Dan heb ik het niet alleen over vrouwen zoals mijn moeder, of de vele Vlaamse vrouwen van allerlei leeftijden en achtergronden die ik jarenlang hoor verlangen naar een beter leven. Maar ook over vrouwen op andere continenten, die in naam van een godsdienst of traditie de grootste gruwel ondergaan. Zoals Nadia Murad, laureate van de Nobelprijs voor de Vrede, en andere jezidi-vrouwen die hun leed in stilte hebben ondergaan terwijl de wereld zo lang wegkeek. Wie spreekt voor hen?

Het getuigt van een grenzeloze hypocrisie om alleen op de barricaden te staan voor meer vrouwen in topfuncties en de ogen te sluiten voor het onuitspreekbare leed van duizenden vrouwen die worstelen met precaire toestanden, uitbuiting, loonongelijkheid, (huiselijk) geweld, onderdrukking door familie of de gemeenschap. We moeten voor álle vrouwen opkomen.

De oplossing zit niet alleen in nieuwe regels en wetten, maar vooral in een diepe verandering, in alle lagen van de samenleving. Elke vrouw moet de kans krijgen om zichzelf te zijn, om te groeien, om vrij te zijn. Zonder angst en zonder schuldgevoel. En daar zijn we nog lang niet.

Als alle raden van bestuur, al het academisch personeel, alle parlementen voor de helft uit vrouwen zouden bestaan, is dat een goede start. Maar het probleem is zo niet opgelost.
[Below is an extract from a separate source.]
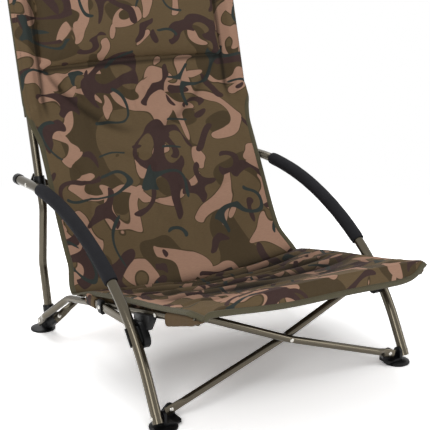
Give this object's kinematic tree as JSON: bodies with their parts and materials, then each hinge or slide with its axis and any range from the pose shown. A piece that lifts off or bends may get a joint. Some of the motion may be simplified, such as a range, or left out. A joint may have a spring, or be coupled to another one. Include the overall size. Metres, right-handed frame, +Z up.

Was het maar zo simpel. Een mentaliteit verander je niet op commando. Daar hebben we elkaar voor nodig. Vrouwen in topposities moeten hun zichtbaarheid en forum elke dag gebruiken om op te komen voor zij die niet gehoord worden.

Ik ben blij met een vrouw als voorzitter van de Europese Commissie, maar het is de kers op een taart die nog niet gebakken is.